We recommend ads supplement the rest of your marketing and are used strategically. The best cases are to help spread the word quickly while you wait for content to rank organically and to protect your own brand search terms.
What do we mean by this? Well by creating ads using your own branded keywords stops (or at least makes it harder) for your competitors to target your branded keywords.
Imaging searching for your brand but a competitor’s ad shows up before your own number one organic search result!
It may sound silly to bid on your own branded keywords when you should be ranking organically for these terms anyway, but it just protects your brand from any sneaky tactics from a competitor.
The single most important method to gain web traffic is to be consistent.

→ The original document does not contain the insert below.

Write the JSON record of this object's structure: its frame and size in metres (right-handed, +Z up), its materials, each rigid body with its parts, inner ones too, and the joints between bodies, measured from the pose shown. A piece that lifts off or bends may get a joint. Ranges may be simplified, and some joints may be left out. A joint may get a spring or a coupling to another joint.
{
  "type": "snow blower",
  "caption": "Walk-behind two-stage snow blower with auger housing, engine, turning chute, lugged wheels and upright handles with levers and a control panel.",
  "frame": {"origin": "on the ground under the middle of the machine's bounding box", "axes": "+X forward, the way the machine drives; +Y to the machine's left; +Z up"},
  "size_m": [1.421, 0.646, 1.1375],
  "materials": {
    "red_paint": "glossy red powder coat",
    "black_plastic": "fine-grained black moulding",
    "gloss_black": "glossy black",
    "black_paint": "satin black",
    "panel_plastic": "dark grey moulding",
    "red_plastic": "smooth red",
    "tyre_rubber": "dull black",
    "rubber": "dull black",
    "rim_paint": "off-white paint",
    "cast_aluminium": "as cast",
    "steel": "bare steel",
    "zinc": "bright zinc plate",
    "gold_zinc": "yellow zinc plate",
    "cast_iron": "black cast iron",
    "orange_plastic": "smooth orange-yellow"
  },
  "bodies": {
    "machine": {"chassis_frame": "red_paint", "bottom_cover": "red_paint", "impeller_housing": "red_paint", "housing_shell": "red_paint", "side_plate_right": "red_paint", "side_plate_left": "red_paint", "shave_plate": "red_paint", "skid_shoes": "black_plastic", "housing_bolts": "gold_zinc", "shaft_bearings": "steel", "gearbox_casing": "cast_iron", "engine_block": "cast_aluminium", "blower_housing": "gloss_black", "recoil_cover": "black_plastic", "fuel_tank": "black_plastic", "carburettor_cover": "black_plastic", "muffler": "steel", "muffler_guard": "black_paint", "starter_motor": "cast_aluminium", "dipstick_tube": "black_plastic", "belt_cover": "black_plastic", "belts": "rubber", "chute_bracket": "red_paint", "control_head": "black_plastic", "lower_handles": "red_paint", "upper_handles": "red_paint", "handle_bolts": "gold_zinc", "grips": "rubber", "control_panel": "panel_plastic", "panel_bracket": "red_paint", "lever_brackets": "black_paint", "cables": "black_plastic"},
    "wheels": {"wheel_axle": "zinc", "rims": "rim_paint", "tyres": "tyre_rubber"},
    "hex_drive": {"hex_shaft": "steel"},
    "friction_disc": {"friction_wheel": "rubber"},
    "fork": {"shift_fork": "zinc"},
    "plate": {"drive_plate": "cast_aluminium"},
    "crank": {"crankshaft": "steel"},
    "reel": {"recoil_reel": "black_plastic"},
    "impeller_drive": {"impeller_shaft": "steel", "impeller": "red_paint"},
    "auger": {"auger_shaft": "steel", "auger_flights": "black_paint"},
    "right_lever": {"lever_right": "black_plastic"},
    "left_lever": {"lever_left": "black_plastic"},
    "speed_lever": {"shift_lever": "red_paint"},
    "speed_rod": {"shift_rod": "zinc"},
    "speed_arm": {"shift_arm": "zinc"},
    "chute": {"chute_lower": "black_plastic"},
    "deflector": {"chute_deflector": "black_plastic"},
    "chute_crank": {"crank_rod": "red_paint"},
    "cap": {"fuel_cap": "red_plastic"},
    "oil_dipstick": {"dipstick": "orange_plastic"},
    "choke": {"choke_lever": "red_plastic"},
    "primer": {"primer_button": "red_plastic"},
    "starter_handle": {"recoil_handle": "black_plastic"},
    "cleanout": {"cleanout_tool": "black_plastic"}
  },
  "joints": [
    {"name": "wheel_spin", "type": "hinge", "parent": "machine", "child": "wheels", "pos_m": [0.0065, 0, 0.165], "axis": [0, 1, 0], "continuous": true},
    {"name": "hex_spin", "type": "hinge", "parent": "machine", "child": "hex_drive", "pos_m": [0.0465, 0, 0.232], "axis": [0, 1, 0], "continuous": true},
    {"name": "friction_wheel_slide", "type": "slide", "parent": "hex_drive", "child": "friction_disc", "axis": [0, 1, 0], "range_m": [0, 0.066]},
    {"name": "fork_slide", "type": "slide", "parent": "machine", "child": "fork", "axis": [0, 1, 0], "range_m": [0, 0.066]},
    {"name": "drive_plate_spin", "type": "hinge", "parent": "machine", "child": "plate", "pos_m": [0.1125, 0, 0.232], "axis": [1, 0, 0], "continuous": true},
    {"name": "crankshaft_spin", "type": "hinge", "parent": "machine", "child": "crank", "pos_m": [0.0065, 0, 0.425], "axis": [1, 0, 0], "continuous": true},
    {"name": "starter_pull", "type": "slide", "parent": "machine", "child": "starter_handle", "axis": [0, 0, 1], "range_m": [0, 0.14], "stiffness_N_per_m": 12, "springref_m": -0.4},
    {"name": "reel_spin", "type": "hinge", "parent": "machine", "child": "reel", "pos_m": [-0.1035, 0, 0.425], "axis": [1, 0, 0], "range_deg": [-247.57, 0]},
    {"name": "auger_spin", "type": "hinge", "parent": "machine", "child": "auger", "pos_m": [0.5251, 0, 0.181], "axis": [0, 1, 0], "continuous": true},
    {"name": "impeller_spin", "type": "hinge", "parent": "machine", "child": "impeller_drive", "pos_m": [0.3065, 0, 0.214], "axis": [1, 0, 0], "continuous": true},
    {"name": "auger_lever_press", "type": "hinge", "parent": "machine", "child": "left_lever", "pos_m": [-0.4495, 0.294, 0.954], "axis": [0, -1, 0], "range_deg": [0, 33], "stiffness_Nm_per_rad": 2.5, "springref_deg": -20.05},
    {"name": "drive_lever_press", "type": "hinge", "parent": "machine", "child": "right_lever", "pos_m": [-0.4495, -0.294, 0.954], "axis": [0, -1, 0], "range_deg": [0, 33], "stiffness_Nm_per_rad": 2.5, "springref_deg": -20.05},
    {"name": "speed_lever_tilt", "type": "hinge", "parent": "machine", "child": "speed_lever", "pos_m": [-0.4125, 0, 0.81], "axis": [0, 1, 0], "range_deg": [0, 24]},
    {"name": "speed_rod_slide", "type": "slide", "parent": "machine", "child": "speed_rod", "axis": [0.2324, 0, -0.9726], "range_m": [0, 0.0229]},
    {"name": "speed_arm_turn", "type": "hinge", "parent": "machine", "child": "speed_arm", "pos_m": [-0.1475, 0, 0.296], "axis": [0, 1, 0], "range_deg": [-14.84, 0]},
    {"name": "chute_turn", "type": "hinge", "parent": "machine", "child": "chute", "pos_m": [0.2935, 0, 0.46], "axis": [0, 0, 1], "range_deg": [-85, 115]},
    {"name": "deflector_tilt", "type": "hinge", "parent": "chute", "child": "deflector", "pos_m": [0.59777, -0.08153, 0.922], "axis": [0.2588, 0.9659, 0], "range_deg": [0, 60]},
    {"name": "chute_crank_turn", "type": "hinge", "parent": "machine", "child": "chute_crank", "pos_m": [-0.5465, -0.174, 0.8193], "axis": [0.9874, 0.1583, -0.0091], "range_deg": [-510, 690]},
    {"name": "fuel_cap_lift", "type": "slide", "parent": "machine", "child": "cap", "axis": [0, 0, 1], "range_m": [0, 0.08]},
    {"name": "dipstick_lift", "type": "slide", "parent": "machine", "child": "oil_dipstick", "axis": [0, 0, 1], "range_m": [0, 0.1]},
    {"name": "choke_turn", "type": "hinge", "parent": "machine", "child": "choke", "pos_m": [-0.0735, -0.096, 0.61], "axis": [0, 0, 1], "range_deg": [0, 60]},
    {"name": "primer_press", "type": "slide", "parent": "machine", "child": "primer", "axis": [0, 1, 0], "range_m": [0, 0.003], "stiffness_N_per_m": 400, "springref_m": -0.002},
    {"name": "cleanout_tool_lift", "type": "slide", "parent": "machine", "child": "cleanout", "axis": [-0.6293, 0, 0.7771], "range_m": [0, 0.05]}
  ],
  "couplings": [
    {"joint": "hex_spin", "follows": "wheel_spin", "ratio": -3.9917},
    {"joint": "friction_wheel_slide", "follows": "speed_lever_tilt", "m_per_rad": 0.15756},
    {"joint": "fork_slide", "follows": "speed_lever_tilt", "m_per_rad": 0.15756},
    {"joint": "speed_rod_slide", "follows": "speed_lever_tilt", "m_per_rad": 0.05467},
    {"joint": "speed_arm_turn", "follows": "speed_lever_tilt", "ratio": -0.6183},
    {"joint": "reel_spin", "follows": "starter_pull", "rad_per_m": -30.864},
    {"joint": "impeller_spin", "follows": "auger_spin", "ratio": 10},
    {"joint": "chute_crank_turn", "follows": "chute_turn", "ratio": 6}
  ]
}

Keep on top of your analytics, check in with Google Search Console regularly, analyse and improve existing content and keep creating new content.
The thing with websites is they are never truly done. You can never really ‘finish’ a website as the web is always evolving and your competitors are always moving.

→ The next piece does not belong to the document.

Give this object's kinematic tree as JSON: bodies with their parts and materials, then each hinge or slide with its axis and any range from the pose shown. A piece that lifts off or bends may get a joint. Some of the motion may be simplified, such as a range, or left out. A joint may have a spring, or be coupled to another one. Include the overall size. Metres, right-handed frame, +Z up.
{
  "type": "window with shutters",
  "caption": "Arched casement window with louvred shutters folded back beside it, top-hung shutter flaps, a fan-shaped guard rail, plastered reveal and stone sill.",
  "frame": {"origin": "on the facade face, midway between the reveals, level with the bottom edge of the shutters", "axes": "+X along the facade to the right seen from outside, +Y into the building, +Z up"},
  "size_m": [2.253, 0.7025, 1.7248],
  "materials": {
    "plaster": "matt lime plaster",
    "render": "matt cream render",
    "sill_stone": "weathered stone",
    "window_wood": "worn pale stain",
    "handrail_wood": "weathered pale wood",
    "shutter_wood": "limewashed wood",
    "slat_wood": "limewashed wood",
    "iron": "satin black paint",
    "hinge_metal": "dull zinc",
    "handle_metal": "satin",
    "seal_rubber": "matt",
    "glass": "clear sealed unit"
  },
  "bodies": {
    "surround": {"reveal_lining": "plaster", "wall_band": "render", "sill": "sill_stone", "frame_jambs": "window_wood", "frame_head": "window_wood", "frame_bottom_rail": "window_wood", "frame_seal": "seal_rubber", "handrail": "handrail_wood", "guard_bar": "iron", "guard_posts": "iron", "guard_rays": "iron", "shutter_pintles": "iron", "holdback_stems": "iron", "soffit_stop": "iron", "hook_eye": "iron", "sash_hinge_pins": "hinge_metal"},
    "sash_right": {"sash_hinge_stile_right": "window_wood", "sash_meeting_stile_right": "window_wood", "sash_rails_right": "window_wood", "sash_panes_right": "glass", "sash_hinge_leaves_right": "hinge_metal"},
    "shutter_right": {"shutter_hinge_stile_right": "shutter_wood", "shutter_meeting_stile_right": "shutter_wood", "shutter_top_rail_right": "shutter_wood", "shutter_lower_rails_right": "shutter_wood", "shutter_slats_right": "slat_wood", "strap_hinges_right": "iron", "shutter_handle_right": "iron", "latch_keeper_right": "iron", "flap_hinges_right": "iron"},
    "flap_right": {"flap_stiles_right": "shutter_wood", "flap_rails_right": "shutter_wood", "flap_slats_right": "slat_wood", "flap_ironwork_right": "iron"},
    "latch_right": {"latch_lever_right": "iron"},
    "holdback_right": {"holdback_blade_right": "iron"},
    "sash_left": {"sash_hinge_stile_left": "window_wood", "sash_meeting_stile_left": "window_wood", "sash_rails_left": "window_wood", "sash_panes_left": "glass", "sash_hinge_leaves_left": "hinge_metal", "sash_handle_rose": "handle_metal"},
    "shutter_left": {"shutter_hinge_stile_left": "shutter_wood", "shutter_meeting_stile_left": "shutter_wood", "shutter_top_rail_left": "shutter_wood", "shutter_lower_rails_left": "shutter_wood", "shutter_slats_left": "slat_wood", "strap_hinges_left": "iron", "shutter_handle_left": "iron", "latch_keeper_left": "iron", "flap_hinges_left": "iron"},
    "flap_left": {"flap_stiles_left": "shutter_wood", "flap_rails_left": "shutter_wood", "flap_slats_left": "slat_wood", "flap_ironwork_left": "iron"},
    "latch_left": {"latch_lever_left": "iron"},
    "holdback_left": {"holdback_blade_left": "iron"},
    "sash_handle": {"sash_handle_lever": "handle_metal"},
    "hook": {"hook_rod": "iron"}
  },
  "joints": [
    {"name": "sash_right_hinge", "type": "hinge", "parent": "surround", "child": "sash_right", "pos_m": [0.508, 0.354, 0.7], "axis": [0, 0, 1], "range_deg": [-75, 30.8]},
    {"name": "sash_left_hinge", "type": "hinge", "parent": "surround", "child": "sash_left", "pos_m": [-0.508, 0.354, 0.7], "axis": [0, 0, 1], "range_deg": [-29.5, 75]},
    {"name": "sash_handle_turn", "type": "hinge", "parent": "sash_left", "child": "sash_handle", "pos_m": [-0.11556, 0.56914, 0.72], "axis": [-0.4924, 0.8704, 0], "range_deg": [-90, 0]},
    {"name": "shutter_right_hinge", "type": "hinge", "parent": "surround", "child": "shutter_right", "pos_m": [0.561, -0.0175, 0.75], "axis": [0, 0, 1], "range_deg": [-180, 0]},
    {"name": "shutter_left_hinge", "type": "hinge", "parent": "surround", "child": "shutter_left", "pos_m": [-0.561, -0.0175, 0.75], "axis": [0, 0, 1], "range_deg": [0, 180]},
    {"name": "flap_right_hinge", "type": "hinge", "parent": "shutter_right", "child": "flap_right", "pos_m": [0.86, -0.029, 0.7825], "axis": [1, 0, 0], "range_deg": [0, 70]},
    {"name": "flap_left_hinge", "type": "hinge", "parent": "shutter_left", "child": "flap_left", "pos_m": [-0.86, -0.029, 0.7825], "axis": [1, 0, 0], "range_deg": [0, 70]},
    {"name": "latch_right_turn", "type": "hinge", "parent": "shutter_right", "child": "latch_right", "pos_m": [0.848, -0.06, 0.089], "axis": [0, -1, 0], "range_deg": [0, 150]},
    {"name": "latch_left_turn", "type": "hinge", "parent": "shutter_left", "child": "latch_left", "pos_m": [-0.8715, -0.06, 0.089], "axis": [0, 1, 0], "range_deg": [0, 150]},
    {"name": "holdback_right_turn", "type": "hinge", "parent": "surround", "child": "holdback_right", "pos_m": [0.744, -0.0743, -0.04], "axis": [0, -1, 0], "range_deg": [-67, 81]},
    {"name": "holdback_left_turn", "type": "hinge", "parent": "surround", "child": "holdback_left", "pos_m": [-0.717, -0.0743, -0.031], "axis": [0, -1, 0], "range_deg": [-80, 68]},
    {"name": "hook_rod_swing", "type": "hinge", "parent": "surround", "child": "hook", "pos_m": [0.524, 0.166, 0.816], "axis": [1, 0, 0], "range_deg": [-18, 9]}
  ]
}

To keep those website visits coming in, you have to be on top of everything. Even if it’s just little bits here and there, it’s better than doing nothing to your website for months.
Advice can vary between each and every website, but we recommend popping into Google Analytics daily, creating content weekly and checking in with Google Search Console at least monthly.
But remember, as well as being consistent, it really is about quality over quantity. 10 well written, long form blogs will always win against 100 really short, scrappy ones.
How do you get more web visits? As you can see there are many different ways and no one method on its own will necessarily be the best method for you.
Instead try a bit of everything. Create new content, improve existing content, ensure your website performance is up to scratch, create an ad or two and keep your email subscribers up to date.
But the most important thing of all is to keep going. Websites are very difficult to build and keep running, but that’s all part of the fun! Keep making little wins and those website visits will soon start to steadily rise.